Around 20 years later, Teddi still wishes her mother would visit her store in Charleston to see her accomplishments and maybe even begin to heal the hurts that have plagued their relationship for so long.  But Teddi ends up back in Kentucky, sifting through a lifetime of memories, secrets, and pain and must finally come to terms with the disappearance of her younger brother, Josh, who spent most of his time in the nearby national forest and had an unexplainable connection with animals and a fierce desire to protect them from poachers.

Her friends — the “firecracker” Olivia, a rare book expert; Inez, her feisty office manager; and Albert, the sweet but reserved furniture restorer — keep Teddi in the present, and an unexpected relationship makes her feel alive for the first time since Josh went missing.  However, she can’t bring herself to believe Josh could be dead or stop looking for him.

Looking for Me is one of those books you know you’re going to love from the very first page.  Beth Hoffman is such a talented storyteller, and I’ve loved her writing since I read Saving CeeCee Honeycutt (which made my Best of 2010 list).  Her characters are so well developed and so real, and her descriptions are so vivid and rich that you feel like you are walking alongside the characters.  The best way to describe Hoffman’s writing is warm and insightful, and this book just spoke to me.  I remember having to go through my grandmother’s apartment, getting lost in old memories, feeling suffocated by grief, and wondering what to keep and what to discard, so I knew what Teddi was going through to some extent.

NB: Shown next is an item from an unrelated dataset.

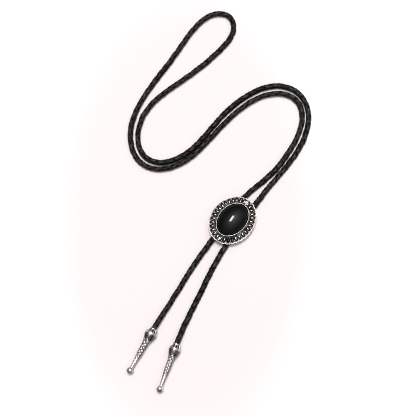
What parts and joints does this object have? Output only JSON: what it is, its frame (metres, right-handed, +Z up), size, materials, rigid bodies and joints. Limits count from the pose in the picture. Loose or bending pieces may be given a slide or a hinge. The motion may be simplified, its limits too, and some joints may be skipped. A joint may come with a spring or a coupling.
{
  "type": "bolo tie",
  "caption": "Bolo tie laid out flat: a round braided cord through an oval silver slide with a domed black stone, and a cast tip on each end.",
  "frame": {"origin": "on the surface under the middle of the slide", "axes": "+Z up, out of the stone; +Y along the slide's long way, towards the neck loop; +X to the right of the slide seen from above"},
  "size_m": [0.1659, 0.2396, 0.0124],
  "materials": {
    "silver": "antiqued silver, dark in its recesses and polished on its high parts",
    "onyx": "polished black onyx",
    "nickel": "plain nickel plate",
    "leather": "round braid of thin black leather strands, a little shiny"
  },
  "bodies": {
    "root": {"concho": "silver", "stone": "onyx", "back_clip": "nickel", "tip_left": "silver", "tip_right": "silver", "cord": "leather"}
  },
  "joints": []
}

I love how Hoffman can take you on an emotional roller coaster ride (I teared up reading this on the train and didn’t care if anyone noticed), and even when you feel wrung out and breathless like the characters, you can’t help but enjoy it and want more.  She writes about a family broken by a tragic event, and she does so with heart and even hope.  Looking for Me is such a rich novel, with delicious descriptions of antiques and a portrait of the power of nature, the unbreakable bond of close siblings, and the freedom that comes from accepting the past while looking forward to the future.  When I turned the last page, I knew this was a novel I wouldn’t soon forget and that from here on out, I will read anything Hoffman writes.

Disclosure: I received Looking for Me from the author for review.